(Objective)
Copy out exactly each line from the line with "bpy.context.view_layer.update()" through the last line of the material below.

┏━━

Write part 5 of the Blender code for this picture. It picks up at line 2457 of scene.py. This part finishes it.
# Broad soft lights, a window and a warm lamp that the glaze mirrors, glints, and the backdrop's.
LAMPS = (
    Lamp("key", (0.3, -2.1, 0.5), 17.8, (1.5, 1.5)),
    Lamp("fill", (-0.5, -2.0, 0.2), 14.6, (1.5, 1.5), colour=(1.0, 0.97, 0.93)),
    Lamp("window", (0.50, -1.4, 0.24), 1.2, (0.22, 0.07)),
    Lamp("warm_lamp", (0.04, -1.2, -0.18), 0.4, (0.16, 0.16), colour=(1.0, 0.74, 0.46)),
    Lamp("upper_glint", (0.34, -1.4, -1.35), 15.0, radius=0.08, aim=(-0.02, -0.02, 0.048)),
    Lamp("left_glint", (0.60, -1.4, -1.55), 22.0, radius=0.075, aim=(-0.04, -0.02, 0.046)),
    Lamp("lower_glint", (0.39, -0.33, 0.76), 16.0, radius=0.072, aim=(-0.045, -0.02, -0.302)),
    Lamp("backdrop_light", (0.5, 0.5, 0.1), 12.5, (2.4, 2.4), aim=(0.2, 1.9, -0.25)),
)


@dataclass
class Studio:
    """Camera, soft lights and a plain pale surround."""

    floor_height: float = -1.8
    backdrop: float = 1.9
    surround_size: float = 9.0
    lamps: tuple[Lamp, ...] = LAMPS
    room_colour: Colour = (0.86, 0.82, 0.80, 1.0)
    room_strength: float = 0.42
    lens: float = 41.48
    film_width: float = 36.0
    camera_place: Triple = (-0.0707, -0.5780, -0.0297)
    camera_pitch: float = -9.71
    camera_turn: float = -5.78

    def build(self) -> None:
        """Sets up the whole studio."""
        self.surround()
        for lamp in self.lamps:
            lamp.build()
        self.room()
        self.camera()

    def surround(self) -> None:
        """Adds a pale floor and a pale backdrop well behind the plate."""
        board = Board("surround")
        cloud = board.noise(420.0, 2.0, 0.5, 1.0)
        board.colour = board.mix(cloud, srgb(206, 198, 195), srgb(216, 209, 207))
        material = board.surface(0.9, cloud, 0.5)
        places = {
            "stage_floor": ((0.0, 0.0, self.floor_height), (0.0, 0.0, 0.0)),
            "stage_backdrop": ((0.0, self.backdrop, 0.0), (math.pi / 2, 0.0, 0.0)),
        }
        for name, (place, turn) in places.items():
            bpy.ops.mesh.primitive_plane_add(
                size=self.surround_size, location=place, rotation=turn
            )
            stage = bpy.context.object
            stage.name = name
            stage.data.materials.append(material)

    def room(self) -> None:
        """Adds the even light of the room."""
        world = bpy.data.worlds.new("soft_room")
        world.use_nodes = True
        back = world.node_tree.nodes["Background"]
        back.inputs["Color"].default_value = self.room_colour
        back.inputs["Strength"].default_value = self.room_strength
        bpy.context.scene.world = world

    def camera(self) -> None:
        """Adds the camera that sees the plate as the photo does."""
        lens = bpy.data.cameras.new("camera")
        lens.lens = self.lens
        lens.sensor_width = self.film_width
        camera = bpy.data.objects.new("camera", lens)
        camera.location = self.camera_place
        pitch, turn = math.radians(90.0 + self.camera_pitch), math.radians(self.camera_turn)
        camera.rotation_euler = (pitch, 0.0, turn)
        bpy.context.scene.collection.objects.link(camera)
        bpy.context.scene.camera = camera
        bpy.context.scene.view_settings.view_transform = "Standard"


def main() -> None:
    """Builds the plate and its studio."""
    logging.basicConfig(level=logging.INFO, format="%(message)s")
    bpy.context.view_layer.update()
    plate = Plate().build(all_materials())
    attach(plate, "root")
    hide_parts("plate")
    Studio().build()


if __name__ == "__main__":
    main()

┗━━

(Response)
    bpy.context.view_layer.update()
    plate = Plate().build(all_materials())
    attach(plate, "root")
    hide_parts("plate")
    Studio().build()


if __name__ == "__main__":
    main()